Your Questions Answered - Master Batching Soap Oils and Lye


Q – What is master batching and how do I do it?


A - Master batching is simply making up a large batch of soapmaking oils and/or lye water ahead of time and using it as needed. In a large scale facility, making large batches and using the entire batch for each run is commonplace and is typically not referred to as a master batch. However, in an effort for the small soapmaker to save time to increase profit and to work more efficiently, soapmakers began mixing up their batches ahead of time.

Master batching is very simple to do. Most soapmakers prepare their batches in large buckets that will hold around 35lbs of oils. You can purchase this or reuse one that is now empty. Let’s say you have a recipe for a 5lb batch of soap and you want to create a master batch of 35lbs. You will multiply each oil by 7, since 5 will go into 35 seven times.

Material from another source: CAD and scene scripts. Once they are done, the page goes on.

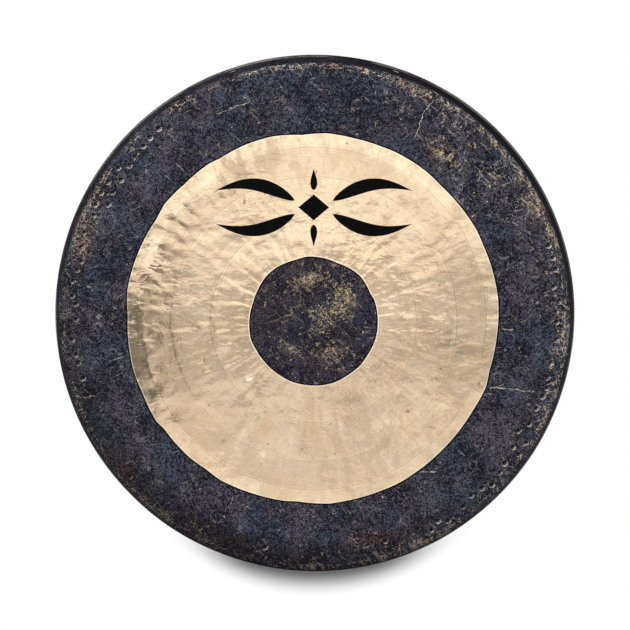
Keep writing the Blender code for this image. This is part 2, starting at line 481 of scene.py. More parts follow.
def coat(piece: bpy.types.Object, material: bpy.types.Material) -> None:
    """Makes this the only material of a piece."""
    piece.data.materials.clear()
    piece.data.materials.append(material)


def read_mark(mesh: bpy.types.Mesh, mark: Mark) -> np.ndarray:
    """The values of a mark, one for each vertex."""
    values = np.empty(len(mesh.vertices), dtype=np.float32)
    mesh.attributes[mark.value].data.foreach_get("value", values)
    return values.astype(float)


def write_mark(mesh: bpy.types.Mesh, mark: Mark, values: np.ndarray) -> None:
    """Sets the values of a mark, one for each vertex."""
    if mark.value not in mesh.attributes:
        mesh.attributes.new(mark.value, "FLOAT", "POINT")
    mesh.attributes[mark.value].data.foreach_set("value", values.astype(np.float32))


def vertex_places(mesh: bpy.types.Mesh) -> np.ndarray:
    """The vertices of a mesh, a row each."""
    flat = np.empty(len(mesh.vertices) * 3, dtype=np.float32)
    mesh.vertices.foreach_get("co", flat)
    return flat.reshape(-1, 3).astype(float)


def move_vertices(mesh: bpy.types.Mesh, places: np.ndarray) -> None:
    """Puts the vertices of a mesh at these places."""
    mesh.vertices.foreach_set("co", places.astype(np.float32).ravel())
    mesh.update()


def runs(*stretches: tuple[float, float, int]) -> list[float]:
    """Evenly spaced numbers along each stretch of (first, last, steps), end to end."""
    numbers: list[float] = []
    for first, last, steps in stretches:
        numbers += [first + (last - first) * i / steps for i in range(steps)]
    return numbers + [stretches[-1][1]]


@dataclass
class TurnedPiece:
    """A piece turned about the gong's axis, then hammered by moving its vertices.

    outline holds the (reach, lift) of each corner of its section. It starts and ends on
    the axis if solid_middle is set, and is a closed loop if it isn't.
    """

    sheet: Sheet
    name: str
    outline: Points
    divisions: int
    solid_middle: bool
    front: bool
    punched: bool = False
    edges: tuple[ScrapedEdge, ...] = ()
    follow: float = 0.016

    def turn(self) -> bpy.types.Object:
        """Draws the section, spins it a quarter turn about the axis and mirrors that."""
        bpy.ops.object.select_all(action="DESELECT")
        bpy.ops.mesh.primitive_circle_add(vertices=len(self.outline), radius=self.sheet.rim_radius)
        piece = bpy.context.object
        piece.name = piece.data.name = self.name
        reach, lift = (np.array(column) for column in zip(*self.outline))
        move_vertices(piece.data, self.sheet.place(reach, lift, np.zeros_like(reach)))
        write_mark(piece.data, Mark.REACH, reach)
        write_mark(piece.data, Mark.LIFT, lift)
        if self.solid_middle:
            self.open_on_axis(piece)
        with editing("SELECT"):
            quarter = self.divisions // 4
            bpy.ops.mesh.spin(steps=quarter, angle=math.pi / 2, center=(0, 0, 0), axis=(0, 1, 0))
        whole = piece.modifiers.new("whole", "MIRROR")
        whole.use_axis = (True, False, True)
        whole.merge_threshold = MERGE_DISTANCE
        bpy.ops.object.modifier_apply(modifier=whole.name)
        with editing("SELECT"):
            bpy.ops.mesh.remove_doubles(threshold=MERGE_DISTANCE)
            bpy.ops.mesh.normals_make_consistent(inside=False)
        return piece

    def open_on_axis(self, piece: bpy.types.Object) -> None:
        """Deletes the edge of the section that lies along the axis."""
        last = len(self.outline) - 1
        with editing():
            bpy.ops.mesh.select_all(action="DESELECT")
        for edge in piece.data.edges:
            edge.select = set(edge.vertices) == {0, last}
        with editing():
            bpy.ops.mesh.select_mode(type="EDGE")
            bpy.ops.mesh.delete(type="EDGE")
            bpy.ops.mesh.select_mode(type="VERT")

    def where(self, mesh: bpy.types.Mesh) -> tuple[np.ndarray, ...]:
        """The reach, the lift and the angle of each vertex."""
        angle = angles_of(vertex_places(mesh))
        return read_mark(mesh, Mark.REACH), read_mark(mesh, Mark.LIFT), angle

    def refine(self, piece: bpy.types.Object) -> None:
        """Divides the faces around each punch mark more finely."""
        mesh = piece.data
        reach, lift, angle = self.where(mesh)
        near = np.zeros(len(reach), dtype=bool)
        for run in self.sheet.punches:
            for mark_angle, mark_reach, radius in run.places(self.sheet.fold_crest):
                around = np.radians(turn_between(angle, mark_angle)) * mark_reach
                near |= np.hypot(around, reach - mark_reach) < radius * 1.5
        near &= lift > max(lift) - MERGE_DISTANCE
        with editing():
            bpy.ops.mesh.select_mode(type="FACE")
            bpy.ops.mesh.select_all(action="DESELECT")
        chosen = [all(near[v] for v in face.vertices) for face in mesh.polygons]
        mesh.polygons.foreach_set("select", chosen)
        with editing():
            bpy.ops.mesh.subdivide(number_cuts=2)
            bpy.ops.mesh.select_mode(type="VERT")

    def hammer(self, piece: bpy.types.Object) -> None:
        """Moves the vertices to the hammered shape and the scraped edges."""
        mesh, sheet = piece.data, self.sheet
        reach, lift, angle = self.where(mesh)
        gap = np.full_like(reach, 1.0)
        for edge in self.edges:
            target = edge.reach(angle)
            if self.front or not self.solid_middle:
                side = np.abs(reach - edge.radius)
                reach = reach + (target - edge.radius) * np.clip(1 - side / self.follow, 0, 1)
            gap = np.minimum(gap, np.abs(reach - target))
        shape = sheet.relief(reach, angle)
        facing = lift > -sheet.thickness * 0.7
        shape = shape + np.where(facing, sheet.face_relief(reach, angle), 0)
        if self.punched:
            skin = lift > max(lift) - MERGE_DISTANCE
            depth, near, across, up = sheet.punched(reach, angle)
            shape = shape - np.where(skin, depth, 0)
            for mark, values in ((Mark.PUNCH, near), (Mark.PUNCH_ACROSS, across), (Mark.PUNCH_UP, up)):
                write_mark(mesh, mark, values)
        move_vertices(mesh, sheet.place(reach, lift + shape, angle))
        write_mark(mesh, Mark.REACH, reach)
        write_mark(mesh, Mark.EDGE_GAP, gap)

    def build(self) -> bpy.types.Object:
        """Makes the whole piece.

        Returns:
            The finished object, with its marks and smooth shading.
        """
        piece = self.turn()
        if self.punched:
            self.refine(piece)
        self.hammer(piece)
        activate(piece)
        bpy.ops.object.shade_smooth_by_angle(angle=SMOOTH_ANGLE)
        return piece


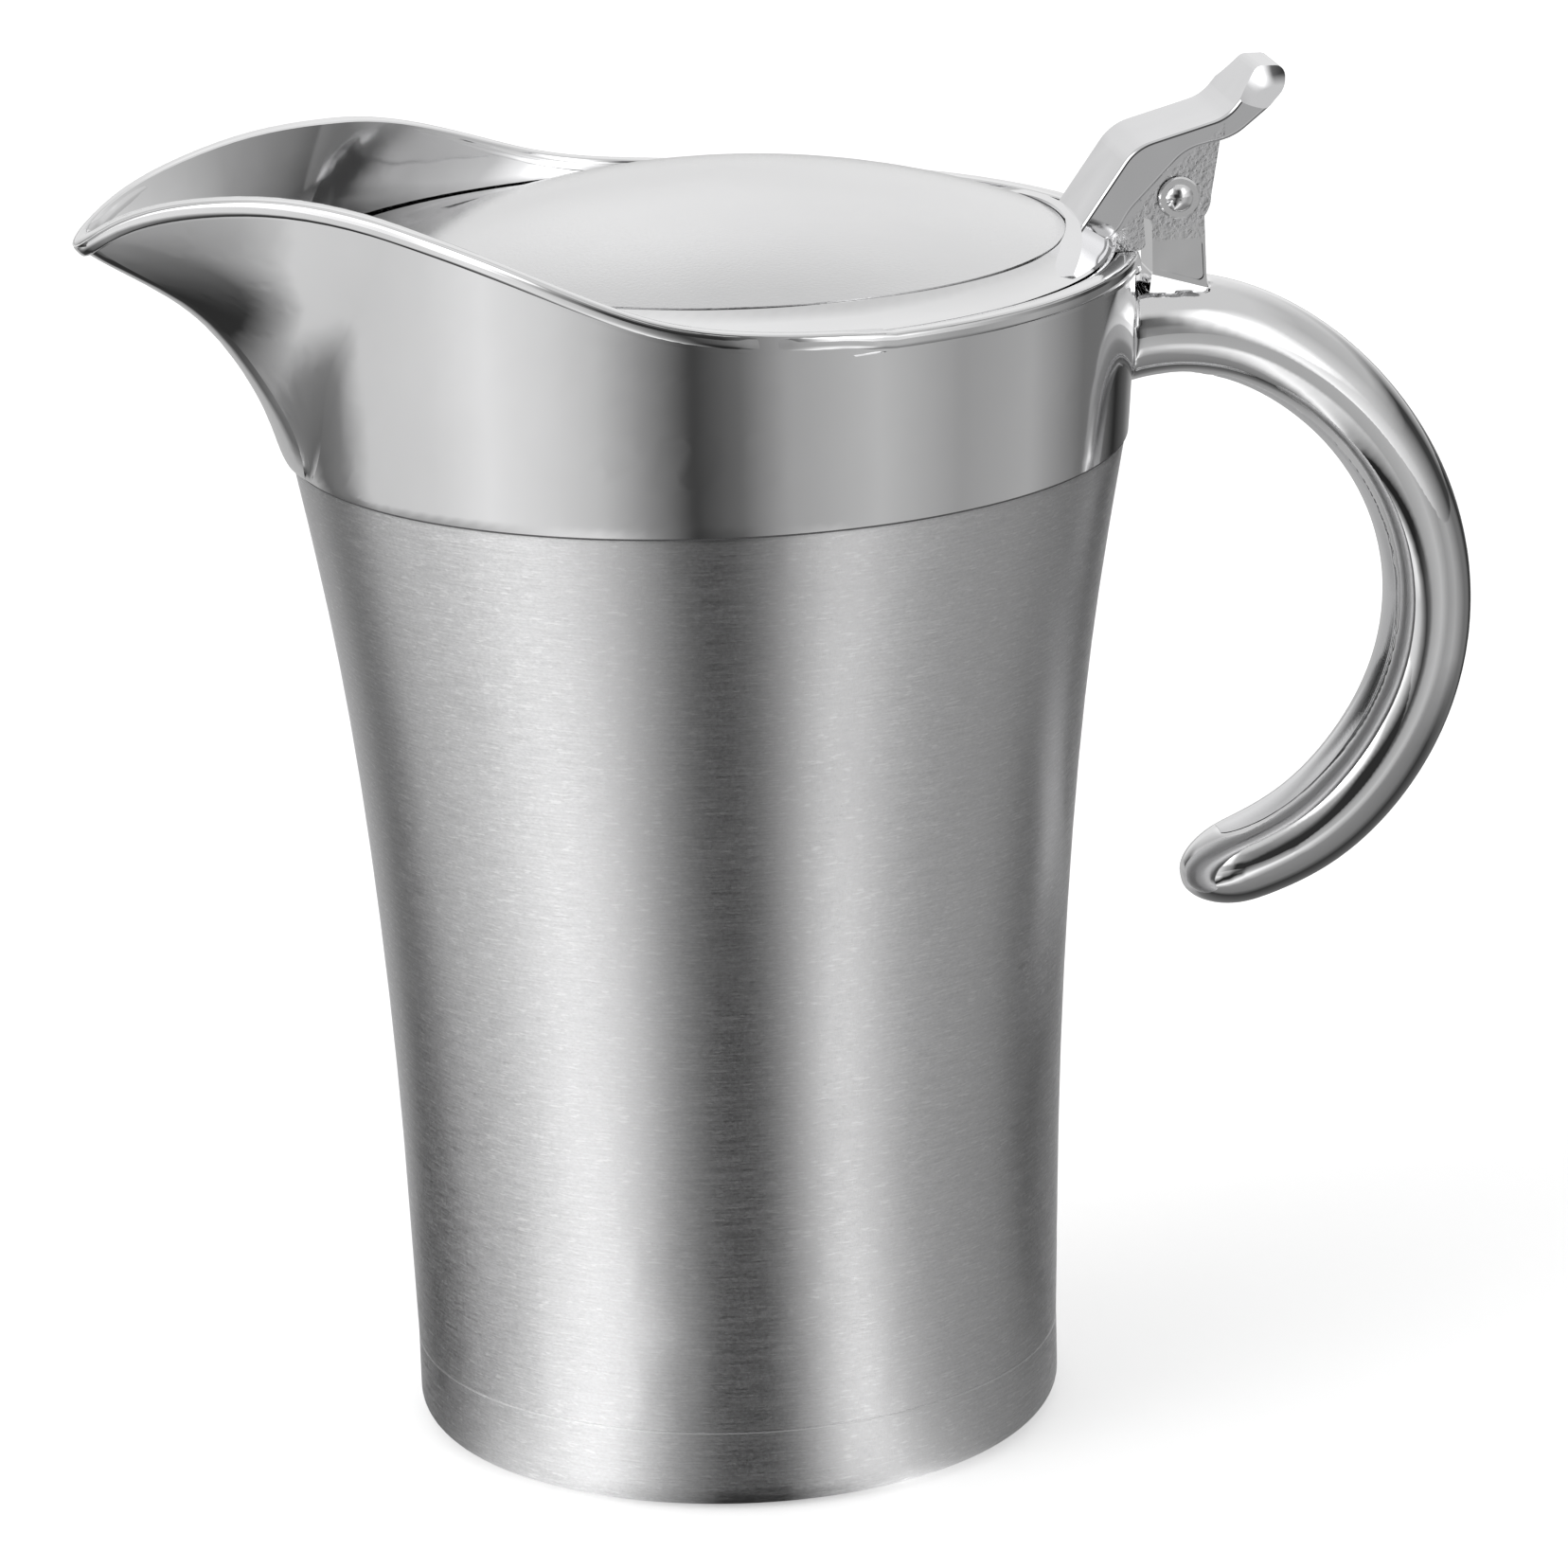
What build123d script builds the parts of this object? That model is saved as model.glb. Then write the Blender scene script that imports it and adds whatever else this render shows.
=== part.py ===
from build123d import *
import os
from math import cos, hypot, radians, sin, sqrt

# Insulated gravy boat: a double-walled steel jug with a chromed collar, spout, handle and hinged lid.
# Millimetres. The origin is the centre of the base on the jug's axis, +Z up.
# The spout points to -X and the handle to +X, and XZ is the plane of symmetry.

os.makedirs("parts", exist_ok=True)

# Steel jug
weld_height = 11.4
seam_height = 139.2
neck_height = 148.0
neck_radius = 54.2
sheet = 0.8
body_profile = [(44.9, weld_height), (45.9, 42.6), (48.2, 78.8), (52.4, 115.0), (56.7, seam_height)]
foot_radius = 41.4
foot_edge = 3.5
foot_ring = 3.6
foot_recess = 2.2
double_wall = 5.4
liner_floor = 8.0
liner_corner = 7.0
mouth_radius = 51.2

# Collar and spout. Each level is a height, the round back's radius, how far the nose reaches,
# the nose's radius and the radius of the hollow flank between them.
collar_levels = [
    (seam_height, 57.0, 57.6, 40.0, 80.0),
    (147.5, 57.65, 60.6, 24.0, 80.0),
    (154.5, 58.15, 64.4, 13.0, 80.0),
    (160.6, 58.4, 69.5, 9.0, 80.0),
    (165.8, 58.5, 76.8, 6.5, 80.0),
    (170.6, 58.6, 84.1, 5.0, 85.0),
    (175.5, 58.7, 87.4, 5.5, 105.0),
    (182.0, 58.8, 91.0, 6.0, 125.0),
]
rim_line = [
    (-84.2, 170.9), (-78.7, 175.0), (-68.2, 178.5), (-57.5, 179.6), (-44.0, 178.0),
    (-34.0, 175.1), (-21.0, 170.1), (-4.0, 166.1), (15.0, 164.7), (30.0, 164.5),
]
collar_wall = 2.2
floor_lift = 1.0
bead_height = 2.4
bead_proud = 0.45
dip_height = 162.3
dip_half = 12.5
gasket_height = 1.0
seat_height = 161.7
seat_radius = 55.9
seat_bore = 51.2

# Lid
rest_gap = 0.3
lid_radius = 55.2
lid_edge = 2.3
brim_waist = (2.0, 49.3, 165.1)
dome_centre = 4.0
dome_radius = 45.0
dome_edge_height = 166.55
dome_ball = 122.0
dome_sheet = 1.0
plug_radius = 49.9
plug_foot = 158.6
plug_wall = 1.4
groove_radius = 49.1
groove_low = 160.4
groove_high = 161.6

# Hinge and thumb lever
pin_x = 64.3
pin_z = 169.2
pin_radius = 1.5
pin_play = 0.05
pin_head = 2.9
pin_dome = 1.9
post_half = 3.9
crown_radius = 3.7
ear_thickness = 2.0
ear_gap = 0.3
ear_radius = 4.5
lever_half = 8.5
lever_edge = 0.5
thumb_scoop = (77.5, 17.5, 191.0, 13.5)
heel_half = 8.0
saddle_top = 167.3
saddle_ball = 170.0
saddle_x = 42.0
lever_screw_x = 52.3
lever_screw_side = 5.5

# Hinge post
post_foot = 150.6
post_x = 65.2
panel_depth = 0.35
post_screw_foot = 144.9
post_screw_head = 2.7

# Handle. Each station is an angle about the bend's centre, the outer and inner reach there and half the width.
bend_x = 61.0
bend_z = 111.0
handle_stations = [
    (101, 46.4, 31.6, 8.9), (94, 46.6, 32.3, 8.4), (84, 46.7, 32.9, 8.2), (72, 46.4, 33.1, 8.1),
    (58, 45.6, 32.8, 8.1), (40, 44.8, 32.6, 8.1), (20, 44.7, 32.8, 8.1), (0, 45.1, 33.1, 8.1),
    (-20, 45.7, 33.2, 8.1), (-40, 46.2, 33.3, 8.1), (-58, 46.3, 33.8, 8.1),
]
tip_turn = -70.0
tip_reach = 15.0
tip_middle = 39.9
tip_half_depth = 5.9
tip_half_width = 7.8
shoulder = (0.87, 0.42)
flank_bulge = -0.08
inner_corner = (0.74, -0.72)
insert_half = 3.6
insert_depth = 1.4
insert_start = 9.0
inner_bend = 33.1
handle_screw_x = 54.5
handle_screw_z = 151.9
handle_screw_side = 5.4
screw_head_height = 1.2


def save(shape, name, rgb):
    shape.label = name
    shape.color = Color(*rgb)
    export_step(shape, f"parts/{name}.step")


def outline(*runs):
    """A closed face in XZ. A run is an edge, or a list of (x, z) corners joined by straight lines."""
    edges = []
    for run in runs:
        if isinstance(run, list):
            edges += [Edge.make_line((a[0], 0, a[1]), (b[0], 0, b[1])) for a, b in zip(run, run[1:])]
        else:
            edges.append(run)
    return Face(Wire(edges))


def curve(points, start=None, end=None):
    """A smooth edge through (x, z) points, with optional end directions."""
    tangents = [(t[0], 0, t[1]) for t in (start, end)] if start else None
    return Edge.make_spline([(x, 0, z) for x, z in points], tangents=tangents)


def bow(a, b, c):
    """A round edge through three (x, z) points."""
    return Edge.make_three_point_arc(*[(x, 0, z) for x, z in (a, b, c)])


def turned(face):
    return revolve(face, axis=Axis.Z)


def both_sides(face, half):
    return extrude(face, amount=half, dir=(0, 1, 0), both=True)


def drum(radius, low, high, centre=0.0):
    return Pos(centre, 0, low) * Cylinder(radius, high - low, align=(Align.CENTER, Align.CENTER, Align.MIN))


def across(radius, half, x, z):
    """A round bar along Y, centred on the plane of symmetry."""
    return Pos(x, 0, z) * Rot(90, 0, 0) * Cylinder(radius, 2 * half)


def inward(points, amount):
    return [(x - amount, z) for x, z in points]


def base_cup():
    r, e = foot_radius, foot_edge
    skin = body_profile[0][0]
    low = foot_recess
    diagonal = e * sqrt(0.5)
    inner = e - sheet
    return turned(outline(
        [(0, low), (r - foot_ring - low, low), (r - foot_ring, 0), (r, 0)],
        bow((r, 0), (r + diagonal, e - diagonal), (r + e, e)),
        [(r + e, e), (skin, weld_height - 0.2), (skin - 0.2, weld_height), (skin - sheet, weld_height),
         (r + inner, e)],
        bow((r + inner, e), (r + inner * sqrt(0.5), e - inner * sqrt(0.5)), (r, sheet)),
        [(r, sheet), (r - foot_ring + 0.3, sheet), (r - foot_ring - low + 0.3, low + sheet),
         (0, low + sheet), (0, low)],
    ))


def outer_shell():
    skin = body_profile[0][0]
    inside = inward(body_profile, sheet)
    neck_in = neck_radius - sheet
    shoulder = seam_height - sheet
    rising = [(skin - 0.2, weld_height), (skin, weld_height + 0.2)]
    wall = curve([rising[1]] + body_profile[1:], (0.03, 1), (0.19, 1))
    wall_in = curve([inside[0]] + inside[1:-1] + [(inside[-1][0] - 0.15, shoulder)], (0.03, 1), (0.19, 1))
    return turned(outline(
        rising,
        wall,
        [body_profile[-1], (neck_radius, seam_height), (neck_radius, neck_height), (neck_in, neck_height),
         (neck_in, shoulder), (inside[-1][0] - 0.15, shoulder)],
        wall_in,
        [inside[0], rising[0]],
    ))


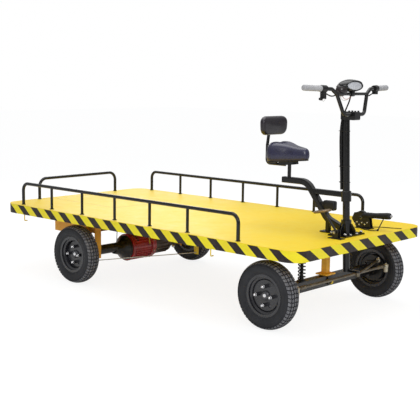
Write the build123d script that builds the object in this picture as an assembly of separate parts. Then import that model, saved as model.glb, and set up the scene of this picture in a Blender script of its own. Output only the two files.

Let’s take a look at a recipe:

22 oz Olive oil x 7 = 154 oz
13.75 oz Coconut oil 76° x 7 = 96.25 oz
13.75 oz Palm oil x 7 = 96.25 oz
5.5 oz Sweet Almond oil x 7 = 38.5 oz

Melt the solid fats and combine them with the other oils in a large bucket. Each time you want to make a 5lb batch of soap, you will measure 55 oz from your master batch. Always stir the oils well before measuring, as the fats tend to settle at the bottom of the bucket. To make things easier, wrap your bucket in a bucket warmer. Each time you want to use the oils, plug the warmer in a few hours ahead of time. A warmer will bring your oil temperature to about 100°F while remelting any residual free floating fat. If you or someone you know is handy with a drill, you can fashion a spigot to bottom of the side of the bucket to easily measure your oils. This saves the time of measuring and melting oils for each individual 5lb batch.

You can do the same thing with your lye water. I only recommend this if you have a safe place to store it with no children or pets. If you want things ready to go with no calculations when making the soap, follow the same procedure for making the master batch of oils. Multiply everything by 7.

20 oz Distilled water x 7 = 140 oz
7.7 oz Sodium hydroxide x 7 = 53.9 oz

Mix your lye and water. Allow to cool to room temperature and store in large bucket or jugs made of HPDE plastic. Each time you make your soap using this recipe, you will measure 27.7 oz of lye water.

Or if you are cramped for space, you can make the lye water more concentrated. Reduce your water to half when premixing, and then add that back in when making the soap.

20 oz Distilled water x 7 = 140 oz ÷ 2 = 70 oz
7.7 oz Sodium hydroxide x 7 = 53.9 oz

Mix your lye and water. Allow to cool to room temperature and store in large bucket or jugs made of HPDE plastic. Each time you make your soap using this recipe, you will measure 17.7 oz of lye water mixture plus 10 oz of water.

There is no need to heat your lye water. Use it at room temperature. You can use this same method for mixing up large batches of other products you make, such as lotions and lip balms.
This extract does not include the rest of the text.